Interspecies Eden









Interspecies Eden
(2016)
Installation views.

Interactive mixed media environment and performance. 
Designed for both rodent and human play, discovery, and tactile exploration.


Interspecies Eden was a hybrid environment and performative installation that played with the participants’ perception of scale, landing in the register of installation for humans, and conversely, operating as a sprawling, multisensorial, and explorable landscape for rats. The scientific research of Jaak Panksepp also figured prominently into the conceptualization of the installation, as Panksepp’s work in affective neuroscience charted six networks of emotion in the brain that are fundamentally analogous across all mammal species: play, care, seeking, rage, fear, and lust. The Eden installation was designed with the first three in mind, using play, care, and active exploration (seeking) as a universally-mammalian way of engaging spectator-participants.

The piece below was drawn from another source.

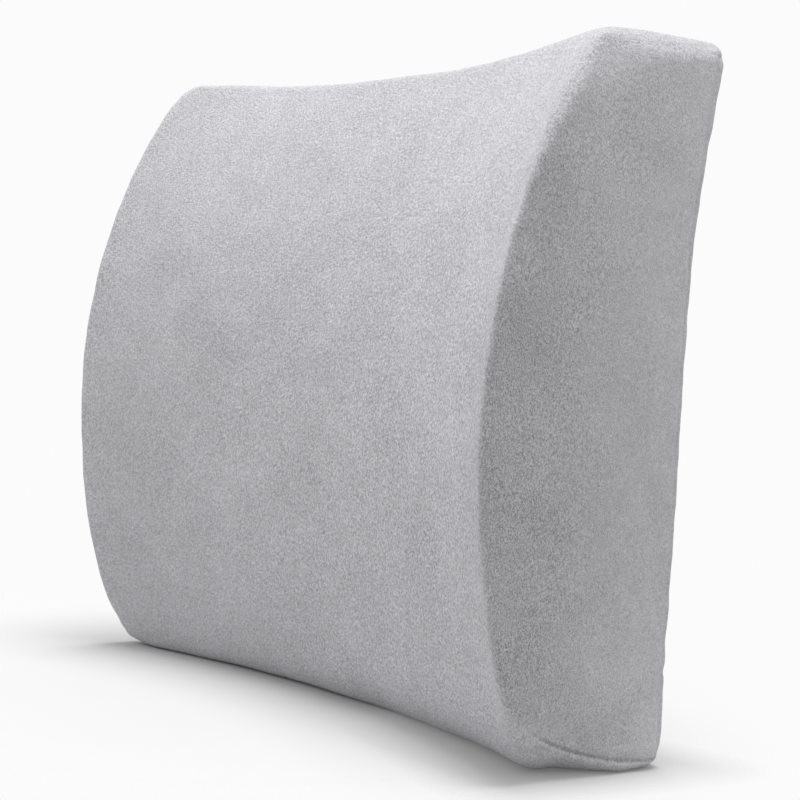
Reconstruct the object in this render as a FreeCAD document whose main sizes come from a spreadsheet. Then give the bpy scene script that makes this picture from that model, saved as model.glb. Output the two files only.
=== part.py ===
import FreeCAD, Part
import math
import os
import Sketcher
from FreeCAD import Vector, Placement, Rotation

# Lumbar support cushion: a saddle-fronted foam pad in a zipped velour cover,
# with an elastic strap and a side-release buckle across its back.
#
# Frame: millimetres, +Z up, the saddle front faces -Y, +X to the right of
# somebody looking at the front. The origin is the centre of the bounding box
# at the level of the flat bottom.

os.makedirs("parts", exist_ok=True)
doc = FreeCAD.newDocument("lumbar_cushion")

# ------------------------------------------------------------------ dimensions
sheet = doc.addObject("Spreadsheet::Sheet", "dims")
DIMS = [
    # outside of the cover
    ("width", 332.0),            # across the back
    ("height", 299.5),
    ("backplane", 48.05),         # y of the flat lower back
    ("axisreach", 469.1247),     # back plane to the axis of the saddle
    ("axisheight", 149.75),
    ("axistilt", 15.0283),        # degrees: the axis leans back at its top
    ("archback", 236.755),      # back plane to the centre of the front's arc
    ("archheight", 122.0851),
    ("archradius", 311.4402),
    ("flarestart", 179.0694),      # height where the back begins to lean back
    ("flareradius", 688.1),
    ("horn", 145.0),             # stock in front of the back plane
    ("roundfront", 18.0),        # front bottom edge
    ("roundedge", 6.5),          # every other edge
    # layers, from outside to inside
    ("velour", 2.0),
    ("layergap", 0.3),
    ("lining", 0.6),
    ("sideflange", 4.0),         # depth of a side panel with its turned rim
    ("backinset", 6.0),          # back panel's seams from top and bottom
    # zip
    ("zipheight", 40.0),
    ("zipslot", 12.4),
    ("zipreach", 145.0),         # half the length of the chain
    ("tapewidth", 15.0),
    ("tapethick", 0.8),
    ("coilwidth", 2.3),
    ("coilthick", 1.7),
    ("coilgap", 1.4),
    ("sliderplace", 132.0),
    ("sliderlength", 11.0),
    ("sliderwidth", 10.0),
    ("pulllength", 26.0),
    ("pullwidth", 7.0),
    # strap
    ("strapheight", 149.0),
    ("strapwidth", 38.0),
    ("strapthick", 1.6),
    ("strapreach", 152.0),       # where the strap is sewn to the back panel
    # buckle
    ("bucklewidth", 50.0),
    ("bucklethick", 10.0),
    ("bucklestand", 1.2),        # back plane to the buckle's underside
]
VAL = {}
for number, (alias, value) in enumerate(DIMS, start=1):
    sheet.set("A%d" % number, alias)
    sheet.set("B%d" % number, repr(value))
    sheet.setAlias("B%d" % number, alias)
    VAL[alias] = value
doc.recompute()
globals_of_sheet = VAL


def val(alias):
    return VAL[alias]


# -------------------------------------------------------------------- helpers
def origin_plane(body, role):
    for feature in body.Origin.OriginFeatures:
        if feature.Role == role:
            return feature
    raise RuntimeError(role)


def new_sketch(body, name, role):
    sk = body.newObject("Sketcher::SketchObject", name)
    sk.AttachmentSupport = [(origin_plane(body, role), "")]
    sk.MapMode = "FlatFace"
    return sk


def line(sk, a, b, construction=False):
    return sk.addGeometry(Part.LineSegment(Vector(a[0], a[1], 0), Vector(b[0], b[1], 0)),
                          construction)


def dim(sk, name, expression, *constraint):
    index = sk.addConstraint(Sketcher.Constraint(*constraint))
    sk.renameConstraint(index, name)
    sk.setExpression("Constraints." + name, expression)
    return index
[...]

The work was also an expanded version of my own bedroom, which had doubled as a rodent “free roam” space for the seven years (2011 - 2018) in which I cohabitated with companion rats. Importantly, these objects were not constructed for the installation; they were gradually accrued, built, and given to the rats as gifts: cardboard castles, straw dwellings, fleece blankets, hammocks, suspended nooks, artificial ponds, river rocks, yarn bundles, and more. These objects were child-like but also battered, documenting a material history of having been lived in. Constellations of nibble-marks were prominent, and tousled fabrics were layered with napkins and arranged into nests, according to the idiosyncratic logic of each rat. A faint whiff of rodent urine lingered in the cardboard. The work was a physical record of their activities—a trace of their actions and memories as well as mine.

This assemblage of objects existed in various iterations before being temporarily recontextualized for the gallery. Transposing private, domestic objects into an art installation effectively domesticized public space, while also functioning as a demonstration of an alternate form of kinship. Here was the ephemera of a family unit in which “pests” and retired psychology experiment subjects had been raised as adopted children. This utopian notion of an alternative, trans-species family was at the heart of the Interspecies Eden project, and so its form relied upon conjuring up associated aesthetics of domesticity: the handmade, feminine crafts, and the child-like.